Quelques poèmes de Carlos 1
C’est la philanthrope Angela Georgina Budett-Coutts (peinte ici par un artiste inconnu) qui m’a rendu visite ce soir, question de faire le tour de mon rayon poésie. Et après avoir longtemps feuilleté des titres ici et là, retrouvé des auteurs aimés, c’est en compagnie du recueil La machine du monde et autres poèmes du Brésilien Carlos Drummond de Andrade qu’elle s’est installée et qu’elle a choisi d’offrir aux lectrices du soir, en commençant par cet extrait :
AIMER
Que peut une créature sinon,
entre créatures, aimer?
aimer et oublier,
aimer et malaimer,
aimer, désaimer, aimer?
aimer, et le regard fixe même, aimer?
Que peut, demandé-je, l’être amoureux,
tout seul, en rotation universelle, sinon
tourner aussi, et aimer?
aimer ce que la mer apporte à la plage,
ce qu’elle ensevelit, et ce qui, dans la brise marine,
est sel, ou besoin d’amour, ou simple tourment?
Aimer solennellement les palmiers du désert,
ce qui est abandon ou attente adoratrice,
et aimer l’inhospitalier, l’âpre,
un vase sans fleur, un parterre de fer,
et la poitrine inerte, et la rue vue en rêve, et un oiseau de proie.
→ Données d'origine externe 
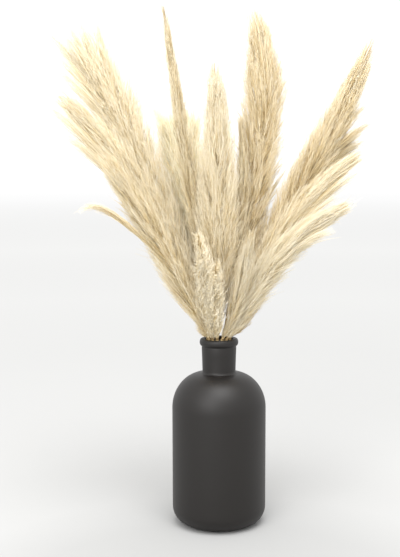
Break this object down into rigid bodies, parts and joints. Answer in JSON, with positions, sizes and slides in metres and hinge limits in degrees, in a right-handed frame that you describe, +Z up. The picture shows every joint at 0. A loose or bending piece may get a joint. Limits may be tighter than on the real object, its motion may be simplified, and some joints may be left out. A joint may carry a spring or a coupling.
{
  "type": "vase of pampas grass",
  "caption": "Bouquet of dried pampas grass plumes on stems, fanned out of the narrow neck of a matt black bottle vase.",
  "frame": {"origin": "middle of the vase's flat base, on the surface it stands on", "axes": "+Z up along the vase's axis; the bouquet's widest fan lies along X, and +Y points to its back"},
  "size_m": [0.438, 0.1952, 0.687],
  "materials": {
    "vase_black": "matt sprayed black",
    "stem_straw": "dry and smooth",
    "plume_straw": "fine dry down",
    "plume_pale": "fine dry down",
    "plume_tan": "fine dry down"
  },
  "bodies": {
    "root": {"vase": "vase_black", "stem_left_high": "stem_straw", "plume_left_high": "plume_straw", "stem_left_mid": "stem_straw", "plume_left_mid": "plume_straw", "stem_left_low": "stem_straw", "plume_left_low": "plume_straw", "stem_centre_left": "stem_straw", "plume_centre_left": "plume_tan", "stem_pale_back": "stem_straw", "plume_pale_back": "plume_pale", "stem_centre": "stem_straw", "plume_centre": "plume_straw", "stem_slim": "stem_straw", "plume_slim": "plume_tan", "stem_tall": "stem_straw", "plume_tall": "plume_straw", "stem_right_high": "stem_straw", "plume_right_high": "plume_straw", "stem_right_mid": "stem_straw", "plume_right_mid": "plume_straw", "stem_right_low": "stem_straw", "plume_right_low": "plume_straw", "stem_front_left": "stem_straw", "plume_front_left": "plume_straw", "stem_front_middle": "stem_straw", "plume_front_middle": "plume_straw", "stem_front_right": "stem_straw", "plume_front_right": "plume_straw"}
  },
  "joints": []
}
Tel est notre destin : amour sans compter,
distribué parmi les choses perfides ou nulles,
donation illimitée à une complète ingratitude,
et dans la conque vide de l’amour la quête apeurée,
patiente, de plus en plus d’amour.
Aimer notre manque même d’amour, et dans notre sécheresse
aimer l’eau implicite, et le baiser tacite, et la soif infinie.